Таким образом, Сталин, несмотря на сосредоточение у него огромной власти, зависел от тех условий, в которых ему приходилось действовать как руководителю великой державы и лидеру правящей партии страны. Он был заложником той системы, которую он сам создал и поступал в соответствии с правилами, сформулированными или насажденными им самим. Эта система и эти правила, выйдя из-под контроля вождя, определяли его образ мышления и поведения. Сталину приходилось непрерывно доказывать свою непогрешимость и дальновидность как теоретика марксизма-ленинизма, хотя он и приспособил эту идеологию к своим нуждам.
Он должен был считаться с расстановкой сил в руководстве собственной страны и на международной арене и, несмотря на огромную власть, учитывать мнение товарищей по Политбюро, действия соперников на Западе. Он зависел от многих объективных обстоятельств, вызванных процессами, контролировать которые был не в состоянии. Например, Сталин был вынужден считаться с могуществом США и слабостью своей страны после окончания Второй мировой войны. Не учитывать всех этих факторов он не мог.

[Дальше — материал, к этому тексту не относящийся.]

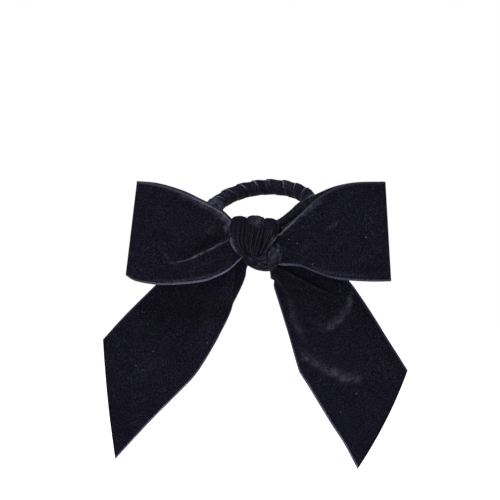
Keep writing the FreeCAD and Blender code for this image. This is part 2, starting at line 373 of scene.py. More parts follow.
def noise(material, size, detail, roughness=0.5):
    """Noise whose spots are about `size` metres across."""
    return node(material, "ShaderNodeTexNoise",
                {"Vector": object_place(material), "Scale": SPOT_SCALE / size, "Detail": detail,
                 "Roughness": roughness}).outputs["Fac"]


def stretch(material, value, low, high, out_low=0.0, out_high=1.0):
    return node(material, "ShaderNodeMapRange",
                {"Value": value, "From Min": low, "From Max": high,
                 "To Min": out_low, "To Max": out_high}, clamp=True).outputs["Result"]


def maths(material, operation, a, b):
    return node(material, "ShaderNodeMath", {0: a, 1: b}, operation=operation).outputs["Value"]


def add_bump(material, shader, height, strength, distance):
    bump = node(material, "ShaderNodeBump", {"Height": height, "Strength": strength, "Distance": distance})
    material.node_tree.links.new(bump.outputs["Normal"], shader.inputs["Normal"])


def mix_colours(material, share, a, b):
    made = node(material, "ShaderNodeMix", data_type="RGBA")
    feed(material, made, {0: share, 6: a, 7: b})
    return made.outputs[2]


def colour(red, green, blue):
    return (red, green, blue, 1.0)


PILE_DARK = colour(0.0007, 0.0006, 0.0022)
PILE_MID = colour(0.0042, 0.0036, 0.0088)
PILE_VIOLET = colour(0.0210, 0.0175, 0.0370)
PILE_TEAL = colour(0.0120, 0.0185, 0.0260)
# Pale pile colour, for brushed pile and for painted highlight
PILE_BRUSHED_AND_HIGHLIGHT = colour(0.0850, 0.0830, 0.1250)
LINT = colour(0.20, 0.20, 0.23)
SHEEN_TINT = colour(0.74, 0.74, 1.0)


def velvet(name, mid=PILE_MID):
    """Short-pile velvet: dark face on, pale at grazing angles, mottled where the pile leans."""
    material, shader = new_material(name)
    tuft = noise(material, 0.42 * MM, 3.0, 0.75)
    cloud = noise(material, 6 * MM, 4.0, 0.65)
    hue = noise(material, 1.3 * MM, 3.0, 0.75)
    speck = noise(material, 0.8 * MM, 1.0)
    pile = mix_colours(material, stretch(material, tuft, 0.36, 0.62), PILE_DARK, mid)
    tinted = mix_colours(material, stretch(material, hue, 0.42, 0.58), PILE_VIOLET, PILE_TEAL)
    leaning = maths(material, "MULTIPLY", stretch(material, tuft, 0.50, 0.74),
                    stretch(material, cloud, 0.34, 0.66, 0.2, 1.0))
    pile = mix_colours(material, leaning, pile, tinted)
    # The per-point attribute pales the pile: partly brushed pile, partly painted highlight on crests, edges
    # and the knot's top
    stroke = node(material, "ShaderNodeAttribute", attribute_name="pile_and_highlight").outputs["Fac"]
    uneven = maths(material, "MULTIPLY", stretch(material, tuft, 0.36, 0.64, 0.35, 1.0),
                   stretch(material, hue, 0.36, 0.62, 0.18, 1.0))
    raised = maths(material, "MULTIPLY", stroke, uneven)
    pile = mix_colours(material, raised, pile, PILE_BRUSHED_AND_HIGHLIGHT)
    lint = stretch(material, speck, 0.80, 0.86, 0.0, 0.7)
    pile = mix_colours(material, lint, pile, LINT)
    feed(material, shader, {"Base Color": pile, "Roughness": 0.95, "Specular IOR Level": 0.05,
                            "Sheen Weight": 0.11, "Sheen Roughness": 0.22, "Sheen Tint": SHEEN_TINT})
    add_bump(material, shader, tuft, 0.6, 0.2 * MM)
    return material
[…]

В переломное время истории для правильного политического выбора одного здравого смысла мало. Чтобы уловить в массе противоречивых фактов тенденцию общественного развития, понять дальнейшее направление движения огромной страны, мало здравого смысла, необходим, как показывает мировая практика, глубокий теоретический фундамент. Его отсутствие — главная причина слабости Сталина как политика. Сталин-прагматик побеждал и время, и врагов. Сталин-теоретик-марксист проигрывал. Его попытка опереться на теорию не оправдалась в том числе и по причине того, что лучшие из мыслящих ученых были или за решеткой или за границей.